### [Exercise prompt]
Write each line out exactly, leaving none out.

### [Data block]
● ● ● ● ● ● ●

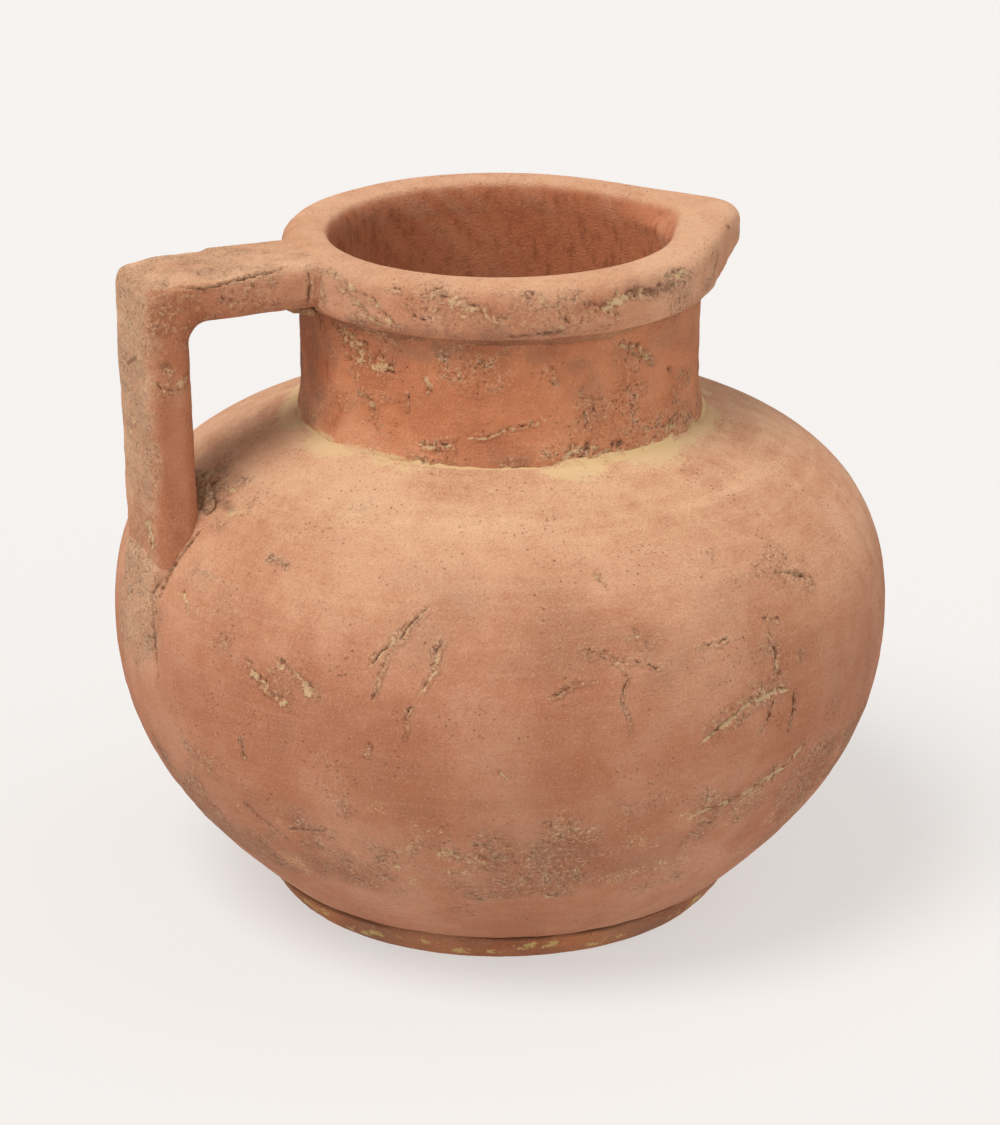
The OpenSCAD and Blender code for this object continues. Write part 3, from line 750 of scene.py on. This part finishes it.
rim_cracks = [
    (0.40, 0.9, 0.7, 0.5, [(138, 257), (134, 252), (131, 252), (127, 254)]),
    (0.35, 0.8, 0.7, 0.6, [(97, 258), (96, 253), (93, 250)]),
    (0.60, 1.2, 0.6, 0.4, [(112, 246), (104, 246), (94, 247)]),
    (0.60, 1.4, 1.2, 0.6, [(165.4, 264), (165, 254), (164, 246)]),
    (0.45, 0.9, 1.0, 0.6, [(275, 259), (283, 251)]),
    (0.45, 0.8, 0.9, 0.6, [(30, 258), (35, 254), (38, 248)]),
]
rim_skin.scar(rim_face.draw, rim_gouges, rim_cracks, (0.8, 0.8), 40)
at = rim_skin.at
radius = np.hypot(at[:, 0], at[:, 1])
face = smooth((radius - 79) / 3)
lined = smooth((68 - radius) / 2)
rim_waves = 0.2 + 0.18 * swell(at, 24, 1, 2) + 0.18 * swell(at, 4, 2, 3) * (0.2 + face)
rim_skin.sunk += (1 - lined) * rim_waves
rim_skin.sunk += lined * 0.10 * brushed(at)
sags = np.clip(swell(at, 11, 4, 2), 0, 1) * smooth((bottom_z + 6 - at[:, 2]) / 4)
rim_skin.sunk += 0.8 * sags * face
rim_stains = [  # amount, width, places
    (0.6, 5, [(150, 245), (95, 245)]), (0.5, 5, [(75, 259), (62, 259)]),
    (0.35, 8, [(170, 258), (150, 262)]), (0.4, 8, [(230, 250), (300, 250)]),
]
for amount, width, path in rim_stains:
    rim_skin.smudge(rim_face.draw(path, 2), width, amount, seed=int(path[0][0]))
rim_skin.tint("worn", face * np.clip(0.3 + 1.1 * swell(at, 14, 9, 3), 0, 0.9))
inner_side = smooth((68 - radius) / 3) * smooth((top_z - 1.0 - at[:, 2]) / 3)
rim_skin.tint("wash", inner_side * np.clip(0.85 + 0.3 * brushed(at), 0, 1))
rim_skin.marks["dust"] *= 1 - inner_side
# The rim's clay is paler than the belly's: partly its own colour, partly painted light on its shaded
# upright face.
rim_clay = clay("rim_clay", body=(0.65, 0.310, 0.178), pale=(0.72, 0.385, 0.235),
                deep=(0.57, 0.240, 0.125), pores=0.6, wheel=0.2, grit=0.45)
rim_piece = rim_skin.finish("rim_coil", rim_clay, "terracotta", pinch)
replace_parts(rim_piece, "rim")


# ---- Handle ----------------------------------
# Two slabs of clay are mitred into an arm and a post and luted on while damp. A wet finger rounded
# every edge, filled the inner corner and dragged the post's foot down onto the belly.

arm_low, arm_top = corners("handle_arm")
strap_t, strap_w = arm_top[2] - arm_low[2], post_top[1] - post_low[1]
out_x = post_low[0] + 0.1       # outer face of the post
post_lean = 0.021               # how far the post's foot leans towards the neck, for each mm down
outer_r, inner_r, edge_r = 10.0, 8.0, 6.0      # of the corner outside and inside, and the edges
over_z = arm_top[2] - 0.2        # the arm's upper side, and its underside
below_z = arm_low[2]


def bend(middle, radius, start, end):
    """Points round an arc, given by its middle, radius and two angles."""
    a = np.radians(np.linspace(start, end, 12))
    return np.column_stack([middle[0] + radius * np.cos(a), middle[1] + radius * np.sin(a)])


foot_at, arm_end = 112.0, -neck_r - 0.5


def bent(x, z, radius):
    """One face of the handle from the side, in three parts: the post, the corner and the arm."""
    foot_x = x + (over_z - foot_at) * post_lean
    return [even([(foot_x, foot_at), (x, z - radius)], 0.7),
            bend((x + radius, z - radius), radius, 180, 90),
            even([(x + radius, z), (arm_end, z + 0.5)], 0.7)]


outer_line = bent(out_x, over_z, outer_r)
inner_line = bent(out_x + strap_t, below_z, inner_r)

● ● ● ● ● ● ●

### [Answer to this problem]
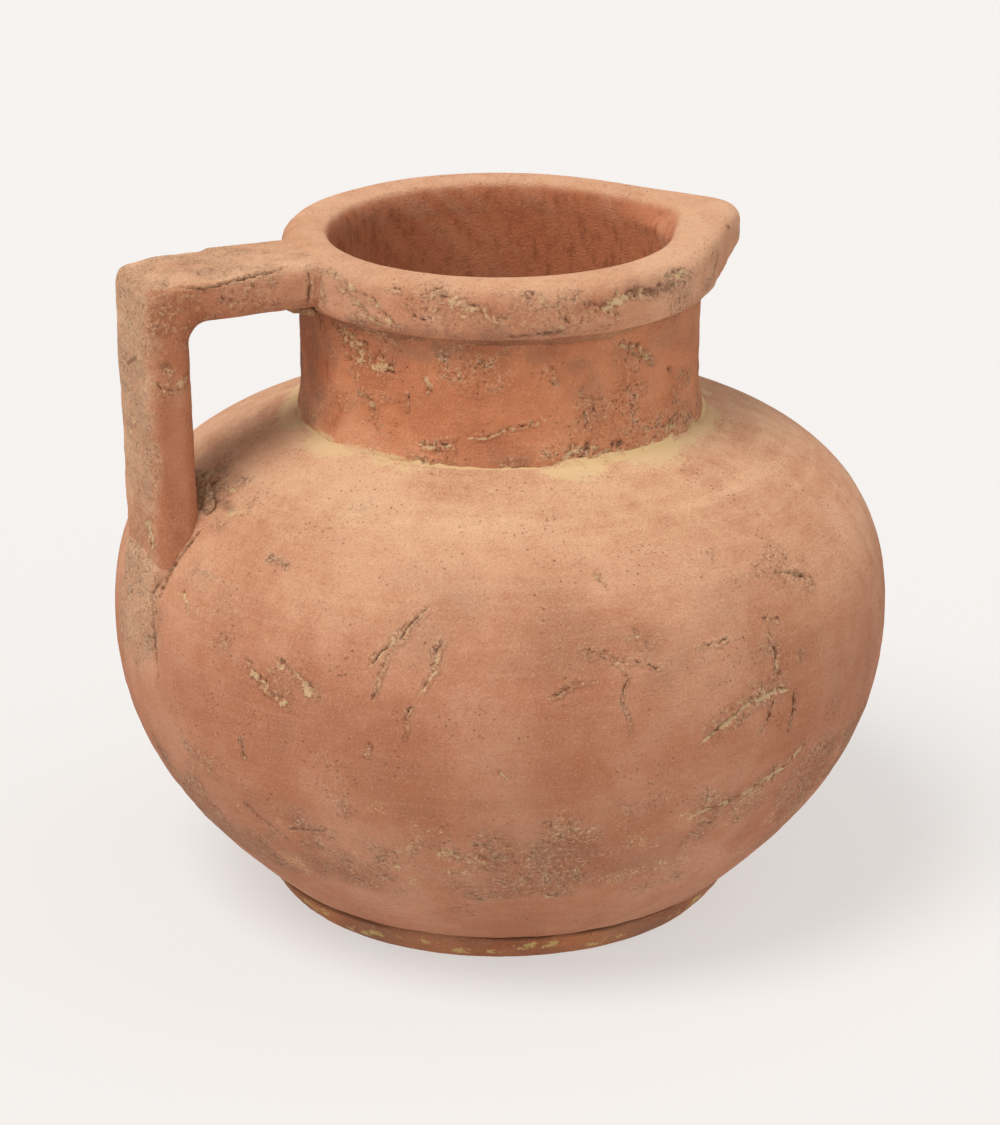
The OpenSCAD and Blender code for this object continues. Write part 3, from line 750 of scene.py on. This part finishes it.
rim_cracks = [
    (0.40, 0.9, 0.7, 0.5, [(138, 257), (134, 252), (131, 252), (127, 254)]),
    (0.35, 0.8, 0.7, 0.6, [(97, 258), (96, 253), (93, 250)]),
    (0.60, 1.2, 0.6, 0.4, [(112, 246), (104, 246), (94, 247)]),
    (0.60, 1.4, 1.2, 0.6, [(165.4, 264), (165, 254), (164, 246)]),
    (0.45, 0.9, 1.0, 0.6, [(275, 259), (283, 251)]),
    (0.45, 0.8, 0.9, 0.6, [(30, 258), (35, 254), (38, 248)]),
]
rim_skin.scar(rim_face.draw, rim_gouges, rim_cracks, (0.8, 0.8), 40)
at = rim_skin.at
radius = np.hypot(at[:, 0], at[:, 1])
face = smooth((radius - 79) / 3)
lined = smooth((68 - radius) / 2)
rim_waves = 0.2 + 0.18 * swell(at, 24, 1, 2) + 0.18 * swell(at, 4, 2, 3) * (0.2 + face)
rim_skin.sunk += (1 - lined) * rim_waves
rim_skin.sunk += lined * 0.10 * brushed(at)
sags = np.clip(swell(at, 11, 4, 2), 0, 1) * smooth((bottom_z + 6 - at[:, 2]) / 4)
rim_skin.sunk += 0.8 * sags * face
rim_stains = [  # amount, width, places
    (0.6, 5, [(150, 245), (95, 245)]), (0.5, 5, [(75, 259), (62, 259)]),
    (0.35, 8, [(170, 258), (150, 262)]), (0.4, 8, [(230, 250), (300, 250)]),
]
for amount, width, path in rim_stains:
    rim_skin.smudge(rim_face.draw(path, 2), width, amount, seed=int(path[0][0]))
rim_skin.tint("worn", face * np.clip(0.3 + 1.1 * swell(at, 14, 9, 3), 0, 0.9))
inner_side = smooth((68 - radius) / 3) * smooth((top_z - 1.0 - at[:, 2]) / 3)
rim_skin.tint("wash", inner_side * np.clip(0.85 + 0.3 * brushed(at), 0, 1))
rim_skin.marks["dust"] *= 1 - inner_side
# The rim's clay is paler than the belly's: partly its own colour, partly painted light on its shaded
# upright face.
rim_clay = clay("rim_clay", body=(0.65, 0.310, 0.178), pale=(0.72, 0.385, 0.235),
                deep=(0.57, 0.240, 0.125), pores=0.6, wheel=0.2, grit=0.45)
rim_piece = rim_skin.finish("rim_coil", rim_clay, "terracotta", pinch)
replace_parts(rim_piece, "rim")


# ---- Handle ----------------------------------
# Two slabs of clay are mitred into an arm and a post and luted on while damp. A wet finger rounded
# every edge, filled the inner corner and dragged the post's foot down onto the belly.

arm_low, arm_top = corners("handle_arm")
strap_t, strap_w = arm_top[2] - arm_low[2], post_top[1] - post_low[1]
out_x = post_low[0] + 0.1       # outer face of the post
post_lean = 0.021               # how far the post's foot leans towards the neck, for each mm down
outer_r, inner_r, edge_r = 10.0, 8.0, 6.0      # of the corner outside and inside, and the edges
over_z = arm_top[2] - 0.2        # the arm's upper side, and its underside
below_z = arm_low[2]


def bend(middle, radius, start, end):
    """Points round an arc, given by its middle, radius and two angles."""
    a = np.radians(np.linspace(start, end, 12))
    return np.column_stack([middle[0] + radius * np.cos(a), middle[1] + radius * np.sin(a)])


foot_at, arm_end = 112.0, -neck_r - 0.5


def bent(x, z, radius):
    """One face of the handle from the side, in three parts: the post, the corner and the arm."""
    foot_x = x + (over_z - foot_at) * post_lean
    return [even([(foot_x, foot_at), (x, z - radius)], 0.7),
            bend((x + radius, z - radius), radius, 180, 90),
            even([(x + radius, z), (arm_end, z + 0.5)], 0.7)]


outer_line = bent(out_x, over_z, outer_r)
inner_line = bent(out_x + strap_t, below_z, inner_r)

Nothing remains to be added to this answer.